Comme la correspondance de cette Aigle mystique était fort étendue et qu’elle avait à écrire à toutes sortes de personnes, on trouve dans ses lettres, et même avec détail, tous les états et toutes les situations de la vie. Et chacun y peut reconnaître la sienne.

Il tirera même de toutes les lettres le suc le plus divin, encore que quelques-unes semblent s’appliquer à des circonstances différentes, parce que nos situations peuvent varier et parce encore que l’Esprit de DIEU, toujours UN en lui-même quoique divers en ses applications, l’instruira par l’exemple des autres et les leçons qui leur sont données. Qu’il parcoure donc ce Parterre immortel émaillé des plus célestes fleurs ; qu’il tire le suc de toutes, qu’il n’en néglige pas une, en même temps toutefois que, semblable à l’abeille, après avoir voltigé, il s’acharnera pour ainsi dire sur celles qui lui conviennent le plus ; il en extraira l’odeur exquise et en fera filtrer la quintessence à son esprit et à son cœur.

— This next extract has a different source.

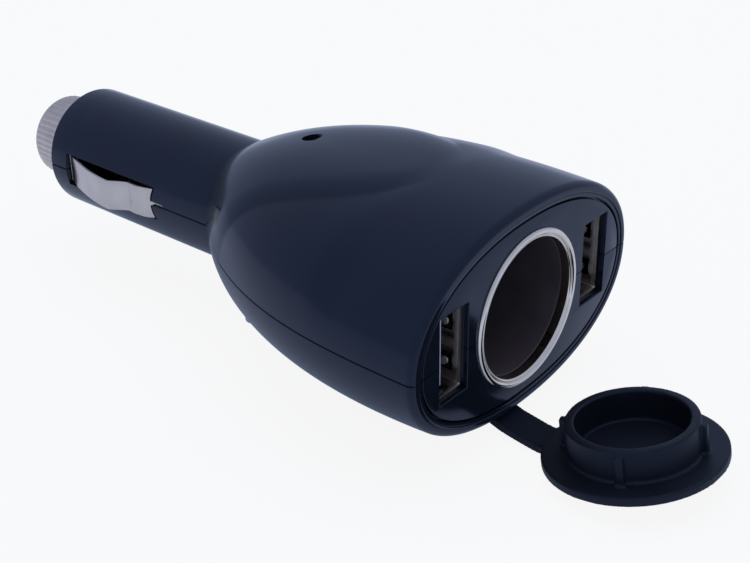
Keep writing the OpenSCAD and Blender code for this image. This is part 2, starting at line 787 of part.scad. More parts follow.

On ne trouve presque plus chez les Libraires les ouvrages de Madame Guyon ; et la seule Edition complète qui s’en soit faite (c’est en Hollande sous le nom de Cologne, en 39 volumes) est épuisée. Mais de tous ces précieux trésors, ses lettres sont encore le plus rare. Et c’est par cette raison qu’on commence par elles l’Édition de ces divines œuvres projetées sous le bon plaisir de DIEU. Des personnes de piété font cette entreprise à leurs frais et espèrent, si elles sont secourues par le concours d’un plus grand nombre, pouvoir conduire heureusement à sa fin l’impression de tous les écrits.

Cette Édition des lettres est belle et de tout point supérieure à celle de Hollande. On n’y a négligé ni soins ni dépenses. On l’enrichira même d’un 5e volume qui contiendra surtout ce qui n’a point paru de la Correspondance secrète entre cette sainte femme et son Enfant de grâce FÉNELON. La Providence a permis que le manuscrit authentique nous soit tombé entre les mains. Elle y a même concouru par ce qu’on pourrait appeler un tissu de miracles.

On a fait ensuite bien des perquisitions et écrit en divers endroits pour avoir des morceaux justifiés à faire entrer dans ce 5e volume.

La plupart des pièces qui le composeront n’a pas encore vu le jour. Ainsi on compte faire imprimer de ce 5e volume un nombre d’Exemplaires beaucoup plus grand que des 4 autres. Comme il n’est ici question ni de rivalité d’Édition ni d’aucun intérêt quelconque, mais uniquement de ce qui peut être utile et de secours aux âmes qui veulent tenir à DIEU par le bon bout, on fera imprimer ce nombre excédent en faveur de ceux qui, en possession de l’édition de Hollande, aux 4 volumes qu’ils ont, pourront ajouter ce 5e.

Comme cet ouvrage se distribuera gratis à tous ceux d’entre les vrais Intérieurs qui sont pauvres, on aura soin d’en faire des dépôts en différents pays. Les riches seront en même temps plus à portée de se le procurer. Ainsi rien n’en défendra les approches, et les salutaires eaux de ce Fleuve venu du Ciel, heureusement distribuées par canaux, pourront fertiliser tous les cœurs qui les désirent, qui soupirent après elles et qui en ont soif.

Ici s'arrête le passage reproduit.